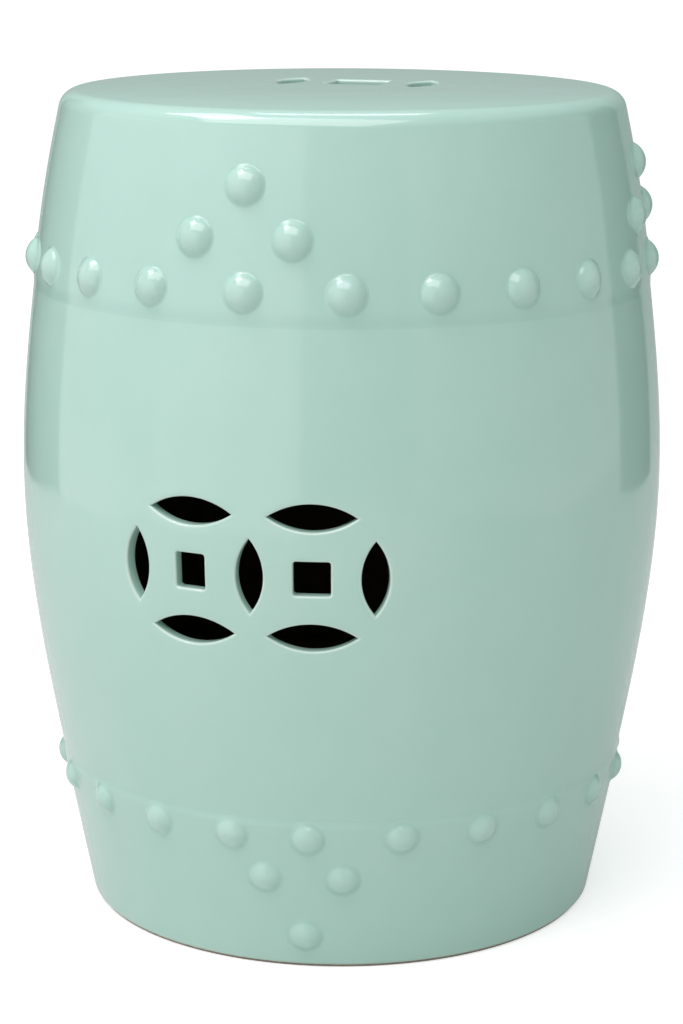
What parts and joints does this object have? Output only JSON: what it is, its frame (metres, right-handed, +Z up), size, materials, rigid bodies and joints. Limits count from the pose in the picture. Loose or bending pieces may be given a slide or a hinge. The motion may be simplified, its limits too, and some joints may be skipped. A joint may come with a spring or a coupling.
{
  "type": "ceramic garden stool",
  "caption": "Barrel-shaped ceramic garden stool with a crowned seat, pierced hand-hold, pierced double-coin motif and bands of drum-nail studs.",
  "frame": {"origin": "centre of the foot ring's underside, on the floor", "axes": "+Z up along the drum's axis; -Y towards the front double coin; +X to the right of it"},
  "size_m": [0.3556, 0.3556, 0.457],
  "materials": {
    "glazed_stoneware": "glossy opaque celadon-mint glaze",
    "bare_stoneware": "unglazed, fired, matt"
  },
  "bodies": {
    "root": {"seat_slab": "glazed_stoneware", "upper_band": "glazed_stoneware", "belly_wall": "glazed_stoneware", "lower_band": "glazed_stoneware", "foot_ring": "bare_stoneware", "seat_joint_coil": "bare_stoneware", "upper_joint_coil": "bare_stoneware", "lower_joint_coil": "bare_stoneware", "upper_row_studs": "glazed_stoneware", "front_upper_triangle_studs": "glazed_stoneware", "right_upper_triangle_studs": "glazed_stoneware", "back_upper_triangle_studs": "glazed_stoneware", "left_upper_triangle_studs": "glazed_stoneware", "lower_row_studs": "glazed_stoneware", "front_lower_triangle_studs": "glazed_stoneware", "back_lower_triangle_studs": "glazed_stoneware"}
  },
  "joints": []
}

**Given instruction:**
Word for word, restate all of the data shown above.

**Complete output:**
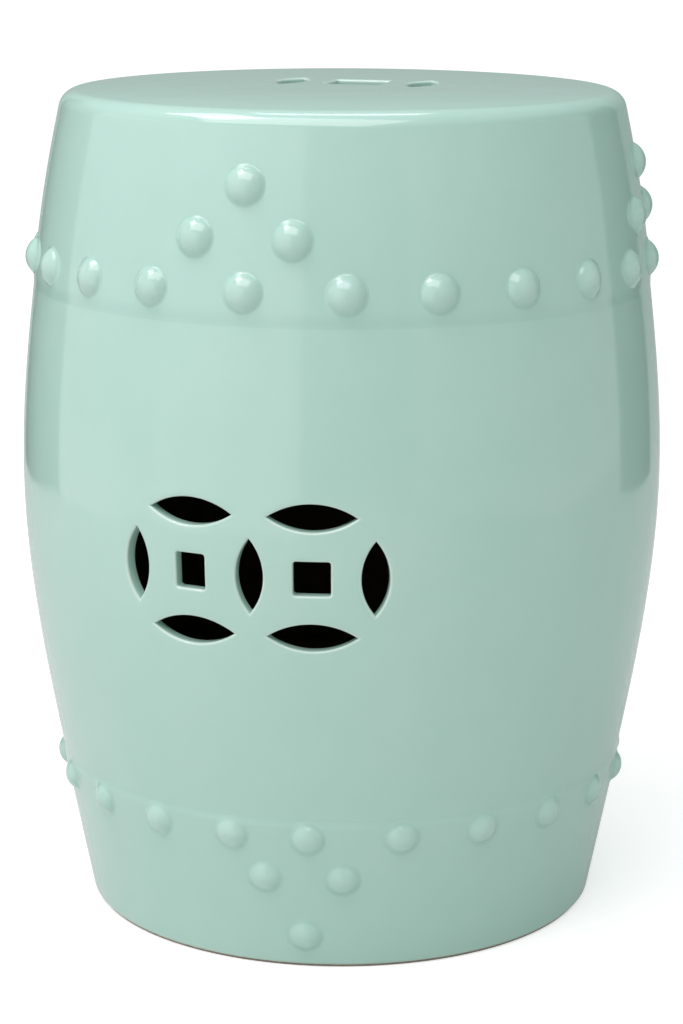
What parts and joints does this object have? Output only JSON: what it is, its frame (metres, right-handed, +Z up), size, materials, rigid bodies and joints. Limits count from the pose in the picture. Loose or bending pieces may be given a slide or a hinge. The motion may be simplified, its limits too, and some joints may be skipped. A joint may come with a spring or a coupling.
{
  "type": "ceramic garden stool",
  "caption": "Barrel-shaped ceramic garden stool with a crowned seat, pierced hand-hold, pierced double-coin motif and bands of drum-nail studs.",
  "frame": {"origin": "centre of the foot ring's underside, on the floor", "axes": "+Z up along the drum's axis; -Y towards the front double coin; +X to the right of it"},
  "size_m": [0.3556, 0.3556, 0.457],
  "materials": {
    "glazed_stoneware": "glossy opaque celadon-mint glaze",
    "bare_stoneware": "unglazed, fired, matt"
  },
  "bodies": {
    "root": {"seat_slab": "glazed_stoneware", "upper_band": "glazed_stoneware", "belly_wall": "glazed_stoneware", "lower_band": "glazed_stoneware", "foot_ring": "bare_stoneware", "seat_joint_coil": "bare_stoneware", "upper_joint_coil": "bare_stoneware", "lower_joint_coil": "bare_stoneware", "upper_row_studs": "glazed_stoneware", "front_upper_triangle_studs": "glazed_stoneware", "right_upper_triangle_studs": "glazed_stoneware", "back_upper_triangle_studs": "glazed_stoneware", "left_upper_triangle_studs": "glazed_stoneware", "lower_row_studs": "glazed_stoneware", "front_lower_triangle_studs": "glazed_stoneware", "back_lower_triangle_studs": "glazed_stoneware"}
  },
  "joints": []
}